I love the “inner parent” we should all listen to more! I have two boys and the older one has a pattern of under-achieving in one subject, but he over-achieves in two others – so we let it go. And as for grounding – I couldn’t agree more. It’s not me. But I did use it once, with my 16 year old and I stuck to it for a month which was so hard on me. But the uncharacteristic incident which caused it made me do it. I am pretty sure I’ll never have to do it again – with either kid – so it was worth it.
I expect I’ll find that there is a time when grounding is warranted – just not for homework. I hope when I get to that point, which I’m sure with two boys is inevitable, that my inner parent wants to ground them too!

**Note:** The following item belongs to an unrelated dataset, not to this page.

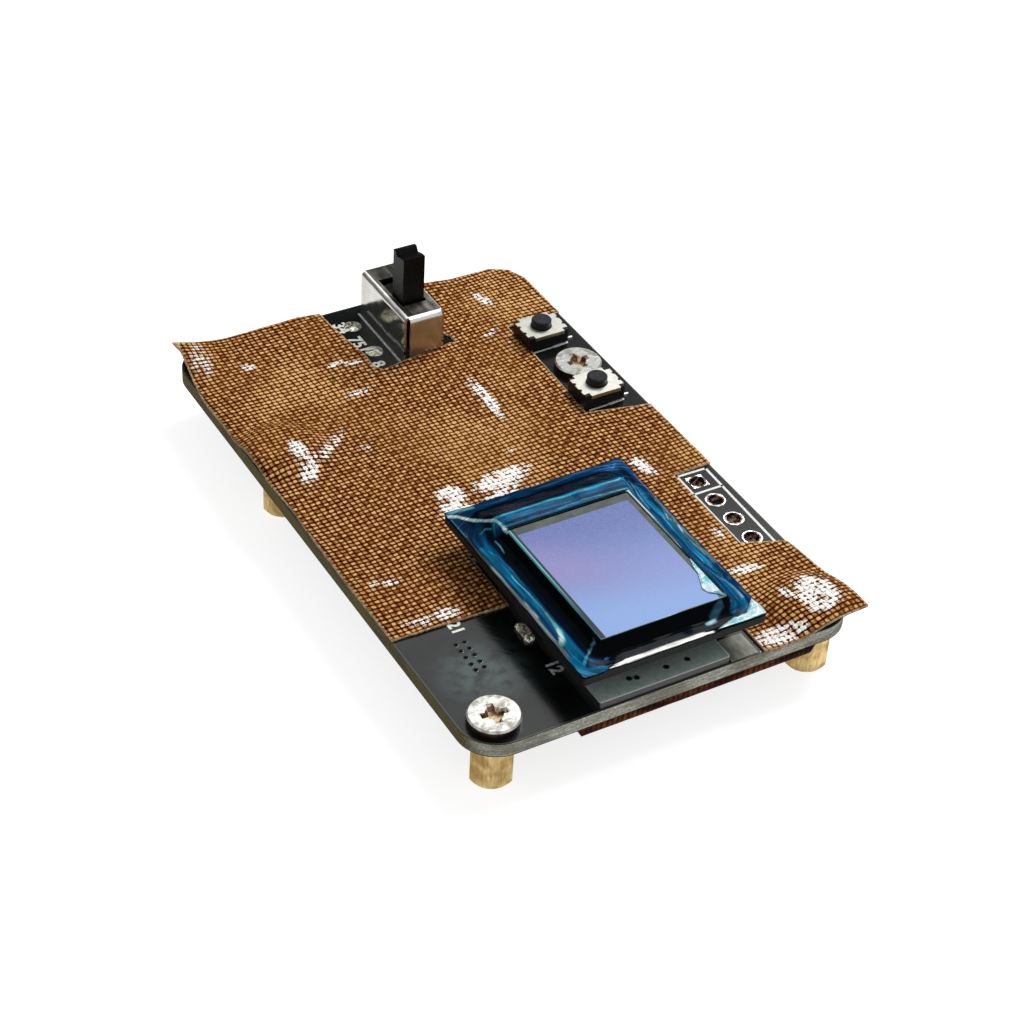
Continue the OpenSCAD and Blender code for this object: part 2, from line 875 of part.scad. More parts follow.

I just found this blog as I was looking on tips and support for dealing with teenage boys (I have 4 children, two are boys 13 and 15). We have a rule that if their GPA falls below a 3.0 (B) they don’t earn extra video game time. They get one hour a day, but if grades are good they earn an extra hour. So instead of taking away they earn privileges. This seemed to work somewhat, but now my 15 year old doesn’t care about two classes that are hard for him. I sympathize because I’m bad and math and science too…but can’t find a motivator other than empathizing and trying to make it through.

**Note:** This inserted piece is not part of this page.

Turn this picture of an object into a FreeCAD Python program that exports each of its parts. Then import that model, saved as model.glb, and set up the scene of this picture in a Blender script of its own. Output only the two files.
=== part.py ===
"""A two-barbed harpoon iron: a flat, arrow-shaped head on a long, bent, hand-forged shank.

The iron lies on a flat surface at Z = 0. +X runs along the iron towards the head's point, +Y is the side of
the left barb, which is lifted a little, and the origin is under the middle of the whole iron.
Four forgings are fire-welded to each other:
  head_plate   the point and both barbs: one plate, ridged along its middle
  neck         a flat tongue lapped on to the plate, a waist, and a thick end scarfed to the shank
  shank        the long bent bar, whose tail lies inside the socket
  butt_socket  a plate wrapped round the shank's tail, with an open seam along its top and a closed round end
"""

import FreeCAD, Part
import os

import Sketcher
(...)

First of all, welcome and thanks for reading my blog! As my boys get older, I realize that there is no way to force them to care about studying. My older son tends to be a bit lazy about his schoolwork, doing the minimum to get decent grades rather than pushing harder to get really excellent grades. I’ve come to see that it’s a slow progression — I can’t turn him into a stellar student overnight but as long as I see some progress, some maturing and taking responsibility, I am trusting that in time he will understand the rewards that come from doing your best. We talk about it a lot, but I haven’t found any “trick” that motivates him. I try to point out how good he feels when he does well after working hard, but let him find his own way. It’s not easy to let kids figure it out themselves, but I think it’s ultimately what works best.